• **Problem to work on**
Quote exactly the lines spanning from the top of the data below to the line that contains "with a hoist.", including both.

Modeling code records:
+ + +

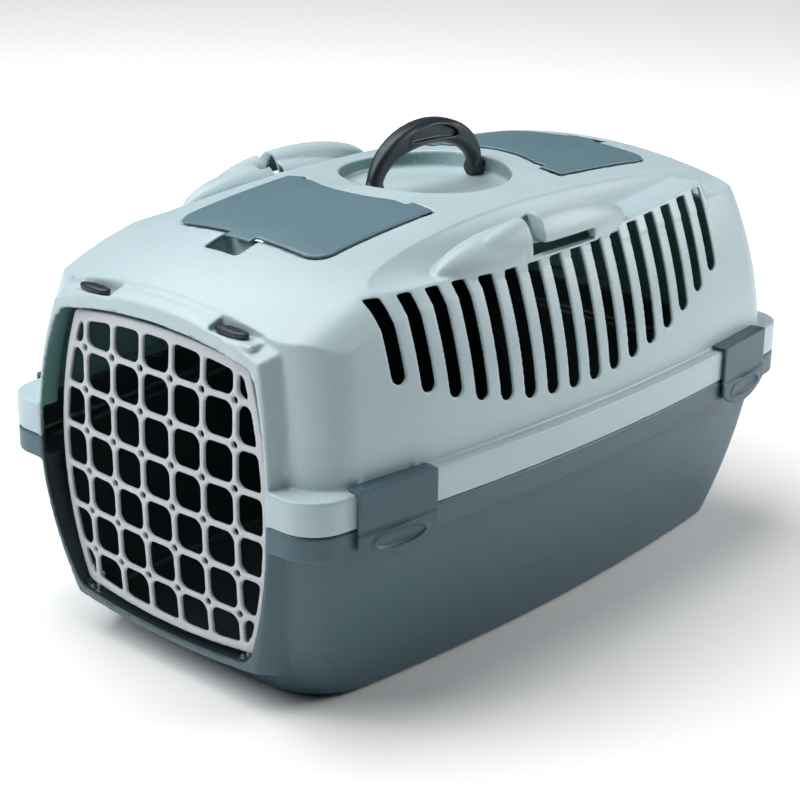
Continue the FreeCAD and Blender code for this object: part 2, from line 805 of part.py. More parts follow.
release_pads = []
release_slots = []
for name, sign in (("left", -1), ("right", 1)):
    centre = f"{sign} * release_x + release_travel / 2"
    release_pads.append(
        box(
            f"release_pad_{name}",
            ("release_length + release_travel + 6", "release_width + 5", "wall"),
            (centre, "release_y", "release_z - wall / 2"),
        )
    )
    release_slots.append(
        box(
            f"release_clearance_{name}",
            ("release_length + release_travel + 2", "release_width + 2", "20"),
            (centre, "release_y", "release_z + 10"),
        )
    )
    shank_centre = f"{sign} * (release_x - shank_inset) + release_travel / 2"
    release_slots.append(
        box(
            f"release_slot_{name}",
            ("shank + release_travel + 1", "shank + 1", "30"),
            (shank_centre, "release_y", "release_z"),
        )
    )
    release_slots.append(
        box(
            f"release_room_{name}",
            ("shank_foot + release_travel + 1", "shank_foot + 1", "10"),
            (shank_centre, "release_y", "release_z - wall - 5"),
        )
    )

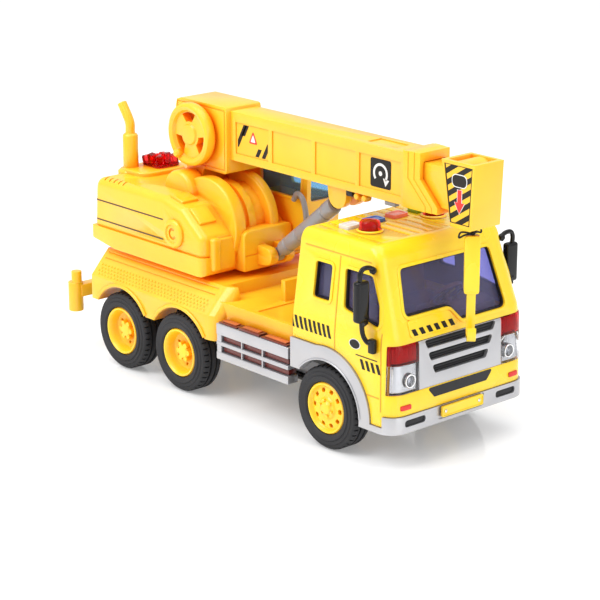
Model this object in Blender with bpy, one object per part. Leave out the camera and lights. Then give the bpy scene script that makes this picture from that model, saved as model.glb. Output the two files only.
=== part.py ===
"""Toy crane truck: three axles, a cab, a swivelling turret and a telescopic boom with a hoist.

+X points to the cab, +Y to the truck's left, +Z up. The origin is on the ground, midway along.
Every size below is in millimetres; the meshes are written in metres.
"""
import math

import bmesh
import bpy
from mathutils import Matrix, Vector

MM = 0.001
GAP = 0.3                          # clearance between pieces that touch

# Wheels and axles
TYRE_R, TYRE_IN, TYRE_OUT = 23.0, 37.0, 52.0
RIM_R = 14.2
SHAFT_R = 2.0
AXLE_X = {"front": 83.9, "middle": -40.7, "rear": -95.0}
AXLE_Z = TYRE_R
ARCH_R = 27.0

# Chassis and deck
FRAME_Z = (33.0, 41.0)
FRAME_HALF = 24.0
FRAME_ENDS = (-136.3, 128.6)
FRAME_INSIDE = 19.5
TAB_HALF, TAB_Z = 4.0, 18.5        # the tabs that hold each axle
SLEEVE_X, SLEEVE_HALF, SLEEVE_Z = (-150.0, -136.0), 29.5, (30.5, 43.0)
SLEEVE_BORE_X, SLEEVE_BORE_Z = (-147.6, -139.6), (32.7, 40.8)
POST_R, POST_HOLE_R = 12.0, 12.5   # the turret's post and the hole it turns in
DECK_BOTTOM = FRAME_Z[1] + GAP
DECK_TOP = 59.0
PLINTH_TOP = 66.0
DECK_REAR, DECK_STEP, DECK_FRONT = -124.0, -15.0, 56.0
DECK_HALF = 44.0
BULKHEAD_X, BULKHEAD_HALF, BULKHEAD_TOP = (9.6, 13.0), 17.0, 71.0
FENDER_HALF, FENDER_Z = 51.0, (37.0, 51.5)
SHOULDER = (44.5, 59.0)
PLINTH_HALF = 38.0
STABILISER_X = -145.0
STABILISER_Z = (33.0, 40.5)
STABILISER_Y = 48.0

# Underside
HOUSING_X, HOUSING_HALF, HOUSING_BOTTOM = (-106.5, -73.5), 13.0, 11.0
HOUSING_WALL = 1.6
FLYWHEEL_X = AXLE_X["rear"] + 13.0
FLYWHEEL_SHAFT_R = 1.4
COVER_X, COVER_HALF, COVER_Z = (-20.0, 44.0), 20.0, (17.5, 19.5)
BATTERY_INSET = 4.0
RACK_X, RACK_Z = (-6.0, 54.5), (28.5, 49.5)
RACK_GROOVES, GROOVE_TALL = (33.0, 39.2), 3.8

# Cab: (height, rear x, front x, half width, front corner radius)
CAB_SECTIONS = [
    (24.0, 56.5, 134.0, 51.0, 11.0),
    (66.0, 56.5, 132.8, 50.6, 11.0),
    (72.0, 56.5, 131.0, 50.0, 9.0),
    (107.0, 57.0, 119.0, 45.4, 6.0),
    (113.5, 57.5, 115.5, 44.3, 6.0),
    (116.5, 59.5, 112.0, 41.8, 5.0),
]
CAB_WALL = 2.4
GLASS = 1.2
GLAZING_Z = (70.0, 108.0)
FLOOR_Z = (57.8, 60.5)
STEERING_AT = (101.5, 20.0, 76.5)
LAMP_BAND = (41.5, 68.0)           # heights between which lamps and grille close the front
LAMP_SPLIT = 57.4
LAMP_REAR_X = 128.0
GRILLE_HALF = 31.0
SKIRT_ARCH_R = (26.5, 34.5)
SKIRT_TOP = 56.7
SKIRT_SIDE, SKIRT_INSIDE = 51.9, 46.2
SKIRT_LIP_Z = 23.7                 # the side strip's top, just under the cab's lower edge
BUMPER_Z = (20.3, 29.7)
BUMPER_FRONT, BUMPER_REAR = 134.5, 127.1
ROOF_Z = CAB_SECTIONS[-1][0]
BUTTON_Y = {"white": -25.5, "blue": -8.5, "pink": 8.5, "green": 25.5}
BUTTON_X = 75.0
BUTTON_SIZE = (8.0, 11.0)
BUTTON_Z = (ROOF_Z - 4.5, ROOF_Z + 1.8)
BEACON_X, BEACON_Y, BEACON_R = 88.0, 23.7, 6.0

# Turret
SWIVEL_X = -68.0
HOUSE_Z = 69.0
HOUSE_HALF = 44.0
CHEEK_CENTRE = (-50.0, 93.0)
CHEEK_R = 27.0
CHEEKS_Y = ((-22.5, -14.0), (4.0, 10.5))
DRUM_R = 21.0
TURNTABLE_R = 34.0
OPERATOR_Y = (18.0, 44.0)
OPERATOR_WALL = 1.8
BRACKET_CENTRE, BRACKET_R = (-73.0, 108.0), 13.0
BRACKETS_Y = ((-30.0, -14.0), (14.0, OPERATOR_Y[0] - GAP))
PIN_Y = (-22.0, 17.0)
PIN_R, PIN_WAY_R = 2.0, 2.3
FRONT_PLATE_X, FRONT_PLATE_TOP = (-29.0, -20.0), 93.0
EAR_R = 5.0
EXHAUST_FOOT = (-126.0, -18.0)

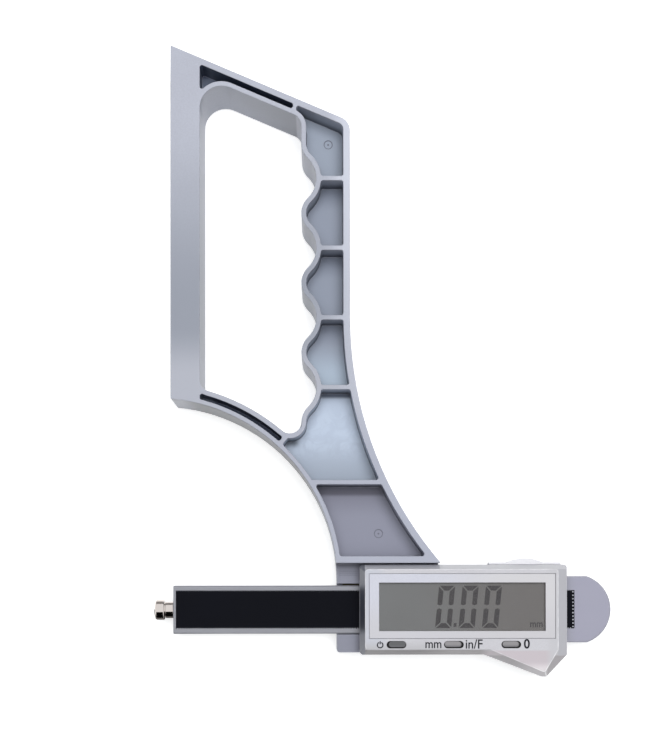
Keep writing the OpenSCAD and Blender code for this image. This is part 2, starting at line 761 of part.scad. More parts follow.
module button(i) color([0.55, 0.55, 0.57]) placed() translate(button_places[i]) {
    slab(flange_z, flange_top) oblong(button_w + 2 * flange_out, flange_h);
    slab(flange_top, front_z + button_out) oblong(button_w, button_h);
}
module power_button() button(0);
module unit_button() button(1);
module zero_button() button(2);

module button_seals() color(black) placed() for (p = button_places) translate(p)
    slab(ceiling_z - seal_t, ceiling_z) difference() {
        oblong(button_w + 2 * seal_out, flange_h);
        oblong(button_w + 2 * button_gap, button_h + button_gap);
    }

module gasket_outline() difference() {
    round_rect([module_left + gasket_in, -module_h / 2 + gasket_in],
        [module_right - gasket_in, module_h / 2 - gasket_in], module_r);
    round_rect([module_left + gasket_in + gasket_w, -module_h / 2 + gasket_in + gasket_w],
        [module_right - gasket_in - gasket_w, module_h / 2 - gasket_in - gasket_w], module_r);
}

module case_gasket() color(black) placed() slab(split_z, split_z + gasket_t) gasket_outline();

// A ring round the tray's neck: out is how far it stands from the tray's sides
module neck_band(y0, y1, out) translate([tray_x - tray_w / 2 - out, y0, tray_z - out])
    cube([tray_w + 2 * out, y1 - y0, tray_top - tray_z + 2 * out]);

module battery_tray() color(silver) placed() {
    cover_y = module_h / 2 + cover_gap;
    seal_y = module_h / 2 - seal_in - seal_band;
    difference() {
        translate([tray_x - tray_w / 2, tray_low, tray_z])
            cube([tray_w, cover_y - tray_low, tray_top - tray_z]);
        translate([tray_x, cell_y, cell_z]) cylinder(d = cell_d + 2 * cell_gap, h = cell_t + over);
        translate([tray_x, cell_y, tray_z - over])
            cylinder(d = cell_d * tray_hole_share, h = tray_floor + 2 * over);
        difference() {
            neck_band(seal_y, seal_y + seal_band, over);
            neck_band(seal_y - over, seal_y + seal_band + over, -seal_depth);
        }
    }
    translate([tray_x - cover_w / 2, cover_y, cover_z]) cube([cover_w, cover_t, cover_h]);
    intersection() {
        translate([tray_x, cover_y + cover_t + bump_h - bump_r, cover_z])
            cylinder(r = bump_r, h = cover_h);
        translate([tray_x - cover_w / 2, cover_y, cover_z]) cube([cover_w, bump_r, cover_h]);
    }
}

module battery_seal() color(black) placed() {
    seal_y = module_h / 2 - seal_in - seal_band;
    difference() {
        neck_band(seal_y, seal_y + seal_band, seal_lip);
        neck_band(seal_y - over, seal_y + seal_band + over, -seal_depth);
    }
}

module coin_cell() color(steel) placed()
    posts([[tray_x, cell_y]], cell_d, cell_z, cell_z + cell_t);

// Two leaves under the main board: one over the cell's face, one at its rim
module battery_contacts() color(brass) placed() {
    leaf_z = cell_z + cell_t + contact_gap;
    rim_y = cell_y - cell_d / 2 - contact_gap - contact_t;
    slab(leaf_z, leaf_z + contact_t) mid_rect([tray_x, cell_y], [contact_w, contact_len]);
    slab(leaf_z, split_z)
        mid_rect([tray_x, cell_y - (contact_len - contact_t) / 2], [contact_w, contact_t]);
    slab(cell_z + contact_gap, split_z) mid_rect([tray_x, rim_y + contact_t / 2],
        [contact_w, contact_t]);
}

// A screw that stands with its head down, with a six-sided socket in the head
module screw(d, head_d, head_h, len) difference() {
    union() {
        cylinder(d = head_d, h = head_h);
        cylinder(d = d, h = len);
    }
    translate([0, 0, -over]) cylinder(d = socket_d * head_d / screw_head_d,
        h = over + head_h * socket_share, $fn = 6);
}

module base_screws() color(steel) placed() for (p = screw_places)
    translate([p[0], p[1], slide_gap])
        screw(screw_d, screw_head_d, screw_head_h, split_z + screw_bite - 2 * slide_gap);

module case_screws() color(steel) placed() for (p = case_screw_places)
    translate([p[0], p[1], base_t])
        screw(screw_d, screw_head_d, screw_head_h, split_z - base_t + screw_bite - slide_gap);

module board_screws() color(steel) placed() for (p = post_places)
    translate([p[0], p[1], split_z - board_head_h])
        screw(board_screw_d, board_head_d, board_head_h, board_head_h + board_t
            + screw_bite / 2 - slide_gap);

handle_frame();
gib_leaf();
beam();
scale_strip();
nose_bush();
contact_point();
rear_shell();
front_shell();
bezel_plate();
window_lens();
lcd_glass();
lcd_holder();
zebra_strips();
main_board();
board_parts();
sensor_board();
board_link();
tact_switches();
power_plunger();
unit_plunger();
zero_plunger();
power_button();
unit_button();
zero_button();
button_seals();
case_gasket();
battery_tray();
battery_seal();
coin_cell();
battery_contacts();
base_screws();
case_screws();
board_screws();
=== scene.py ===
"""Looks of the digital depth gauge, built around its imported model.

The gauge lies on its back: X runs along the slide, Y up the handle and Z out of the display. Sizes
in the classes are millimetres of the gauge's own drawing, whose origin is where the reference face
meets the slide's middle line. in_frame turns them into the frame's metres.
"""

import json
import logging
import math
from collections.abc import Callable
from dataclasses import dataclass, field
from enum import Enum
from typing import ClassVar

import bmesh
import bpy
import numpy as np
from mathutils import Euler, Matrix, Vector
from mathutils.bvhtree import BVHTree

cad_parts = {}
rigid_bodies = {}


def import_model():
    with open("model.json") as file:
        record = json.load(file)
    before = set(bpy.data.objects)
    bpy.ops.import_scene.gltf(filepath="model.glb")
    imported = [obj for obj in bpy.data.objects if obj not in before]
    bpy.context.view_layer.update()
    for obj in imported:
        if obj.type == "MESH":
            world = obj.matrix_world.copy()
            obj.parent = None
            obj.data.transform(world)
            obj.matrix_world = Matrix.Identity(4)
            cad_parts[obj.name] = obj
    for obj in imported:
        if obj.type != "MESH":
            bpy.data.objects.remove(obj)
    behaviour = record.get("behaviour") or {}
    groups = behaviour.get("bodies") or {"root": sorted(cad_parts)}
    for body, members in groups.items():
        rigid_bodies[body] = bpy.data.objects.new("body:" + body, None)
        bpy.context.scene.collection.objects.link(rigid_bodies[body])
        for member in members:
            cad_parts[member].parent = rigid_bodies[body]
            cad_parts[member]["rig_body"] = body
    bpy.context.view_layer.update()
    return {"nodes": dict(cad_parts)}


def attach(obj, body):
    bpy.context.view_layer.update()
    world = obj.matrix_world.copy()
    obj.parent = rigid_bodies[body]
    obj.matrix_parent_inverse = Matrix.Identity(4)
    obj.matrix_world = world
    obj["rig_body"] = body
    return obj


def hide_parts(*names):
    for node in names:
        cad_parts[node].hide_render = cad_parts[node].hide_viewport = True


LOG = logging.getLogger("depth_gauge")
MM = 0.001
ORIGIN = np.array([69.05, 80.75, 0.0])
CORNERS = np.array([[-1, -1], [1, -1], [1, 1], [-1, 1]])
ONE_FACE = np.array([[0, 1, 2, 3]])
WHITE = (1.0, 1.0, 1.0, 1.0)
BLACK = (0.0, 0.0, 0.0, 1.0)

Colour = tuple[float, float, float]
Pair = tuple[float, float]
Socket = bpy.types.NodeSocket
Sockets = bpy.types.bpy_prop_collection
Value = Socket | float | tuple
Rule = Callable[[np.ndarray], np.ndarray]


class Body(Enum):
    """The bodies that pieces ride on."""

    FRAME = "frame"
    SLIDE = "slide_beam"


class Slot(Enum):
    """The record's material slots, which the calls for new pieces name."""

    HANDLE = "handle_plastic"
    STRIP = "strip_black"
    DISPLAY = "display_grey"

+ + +

• **Reply to the task**
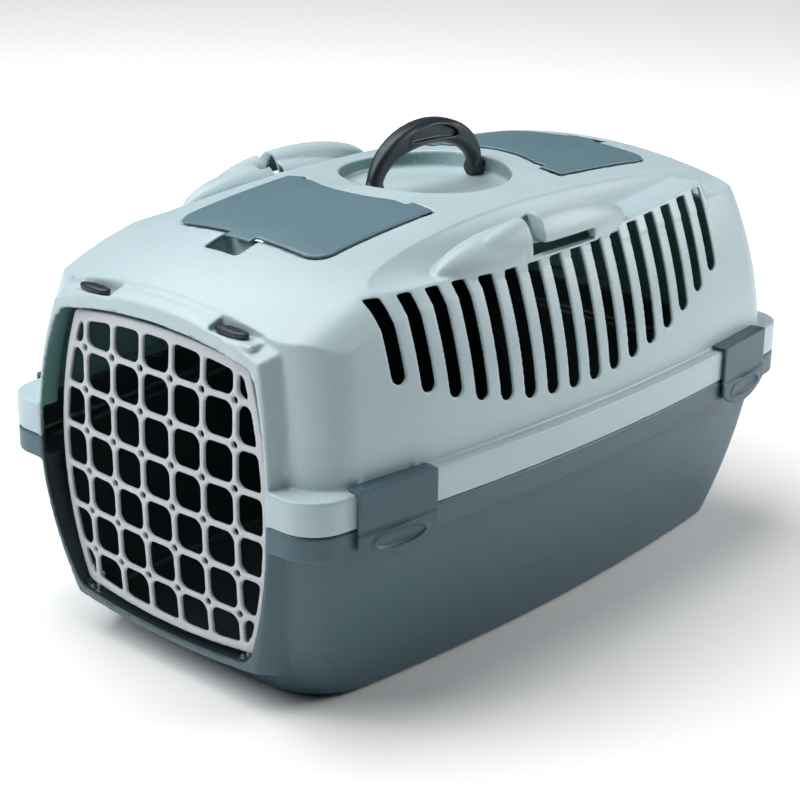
Continue the FreeCAD and Blender code for this object: part 2, from line 805 of part.py. More parts follow.
release_pads = []
release_slots = []
for name, sign in (("left", -1), ("right", 1)):
    centre = f"{sign} * release_x + release_travel / 2"
    release_pads.append(
        box(
            f"release_pad_{name}",
            ("release_length + release_travel + 6", "release_width + 5", "wall"),
            (centre, "release_y", "release_z - wall / 2"),
        )
    )
    release_slots.append(
        box(
            f"release_clearance_{name}",
            ("release_length + release_travel + 2", "release_width + 2", "20"),
            (centre, "release_y", "release_z + 10"),
        )
    )
    shank_centre = f"{sign} * (release_x - shank_inset) + release_travel / 2"
    release_slots.append(
        box(
            f"release_slot_{name}",
            ("shank + release_travel + 1", "shank + 1", "30"),
            (shank_centre, "release_y", "release_z"),
        )
    )
    release_slots.append(
        box(
            f"release_room_{name}",
            ("shank_foot + release_travel + 1", "shank_foot + 1", "10"),
            (shank_centre, "release_y", "release_z - wall - 5"),
        )
    )

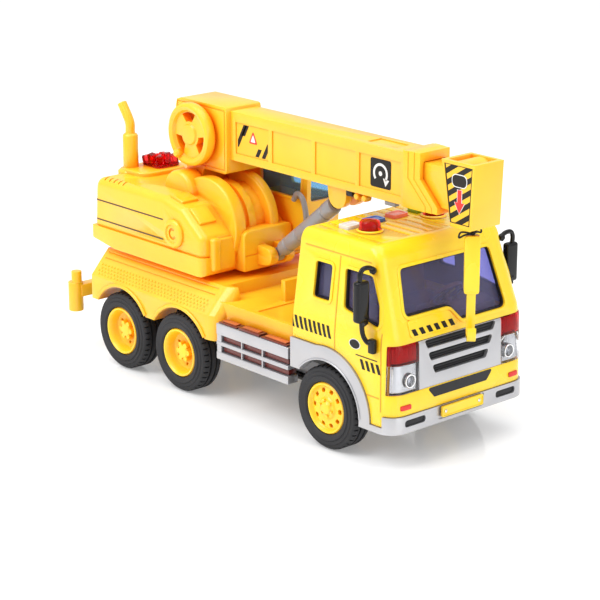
Model this object in Blender with bpy, one object per part. Leave out the camera and lights. Then give the bpy scene script that makes this picture from that model, saved as model.glb. Output the two files only.
=== part.py ===
"""Toy crane truck: three axles, a cab, a swivelling turret and a telescopic boom with a hoist.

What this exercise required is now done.